I motivi per cui si poteva essere inviati al confino erano pressoché illimitati. Bastava essere sorpresi a fischiettare “bandiera rossa”, oppure possedere una foto di Giacomo Matteotti od avanzare critiche al regime anche in maniera indiretta; si poteva anche incappare in zelanti delatori pronti a denunciare frasi irriguardose o da loro ritenute tali oppure, infine, semplicemente abbandonarsi a un bonario motto di spirito. Nel suo libro “La catena”, Emilio Lussu ricorda il caso di un venditore ambulante denunciato al Tribunale speciale perché il suo tentativo di vendere al ribasso la mussolina, una tela sottile di cotone, fu giudicato come un gesto di sfida all’omonimo capo del Governo e un appello alla rivoluzione.

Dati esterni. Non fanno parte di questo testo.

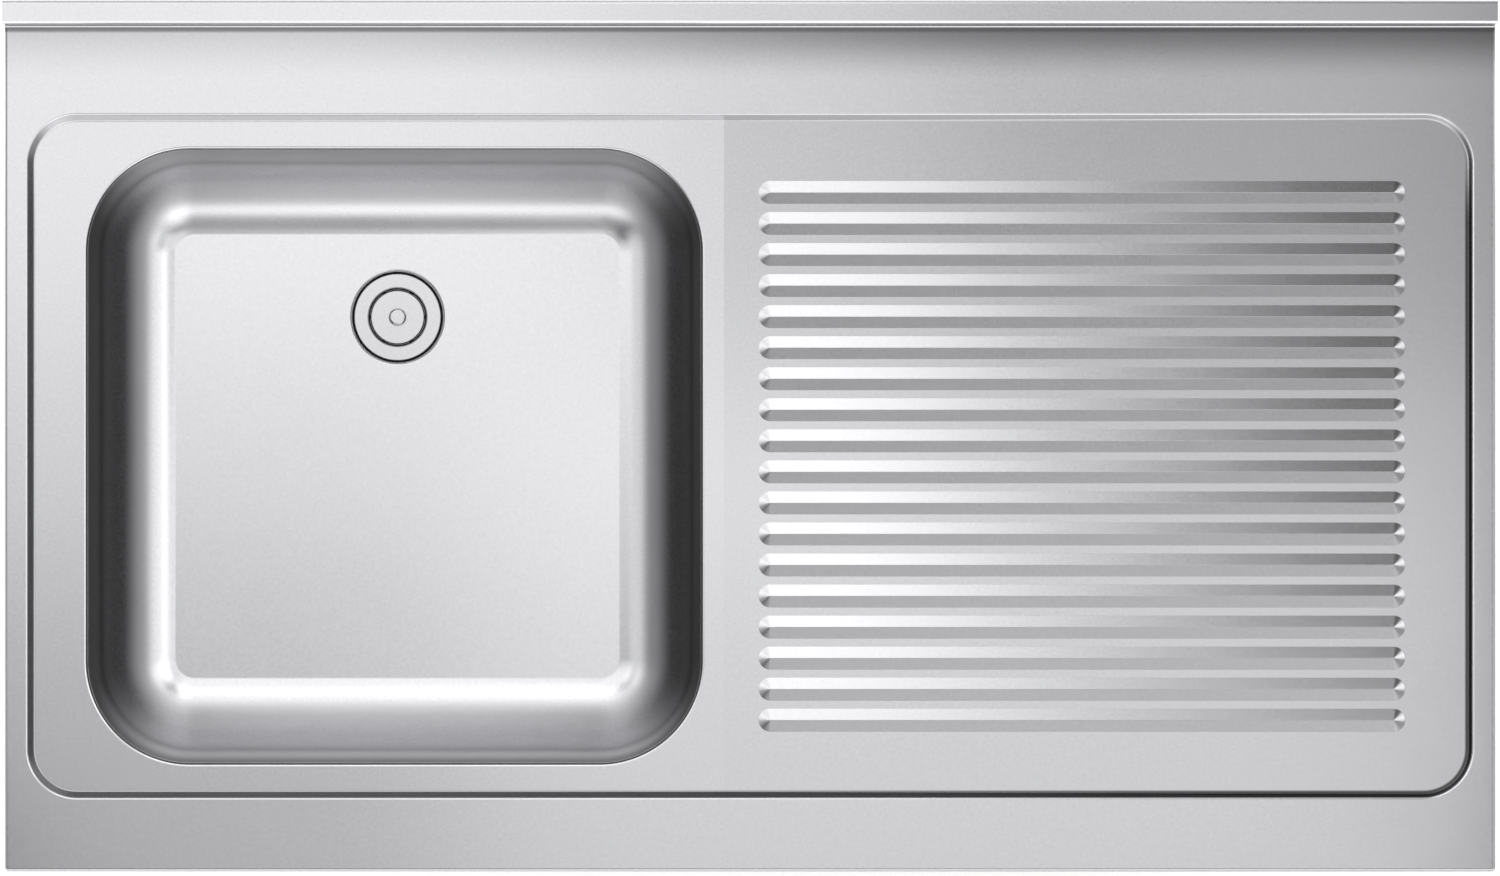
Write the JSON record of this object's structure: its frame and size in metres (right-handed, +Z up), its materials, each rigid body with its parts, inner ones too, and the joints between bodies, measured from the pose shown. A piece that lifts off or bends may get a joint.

La seguente battuta “il Duca d’Aosta è sepolto a Redipuglia, Vittorio Emanuele a Redipaglia e il duce a Redipiglia”, fu pagata dal cinquantaduenne Guglielmo Carmignani con due anni di confino, scontati tra Ventotene e San Mauro Forte. Domenico Polimeri, classe 1898 e cieco, a Roma lavorava vendendo giornali. Nel 1935 fu denunciato da un cittadino perché, mentre strillava i vari titoli dei quotidiani, fu udito pronunciare frasi ironiche sulla battaglia del grano. Prontamente arrestato, nell’interrogatorio ammise di aver ironicamente affermato che, nonostante Mussolini avesse vinto la battaglia del grano, il prezzo del pane continuava ad aumentare. Sebbene il rapporto della prefettura escludesse una sua appartenenza a qualche partito sovversivo e malgrado le sue difficili condizioni di salute, il capo del Governo lo condannò al confino scontato a Ferrandina e nelle colonie di Ustica, di Ponza e alle isole Tremiti.
Quando nel marzo di due anni dopo, per il suo stato di salute fu amnistiato, il Polimeri rispose al ministro dell’Interno con una lettera ironica nella quale si ringraziava per la magnanimità della riduzione della pena, ma anche per “l’inaudita malvagità” con cui era stato trattato. Il suo gesto fu prontamente ripagato con un nuovo arrestato e un nuovo invio al confino scontato questa volta fino al 1940. Il regime si spinse fino ad attribuire un significato politico alla partecipazione ai riti funebri: due donne, assieme ad altri diciotto concittadini di Monterotondo, furono inviate a Lipari semplicemente per aver preso parte ad un funerale di un operaio socialista.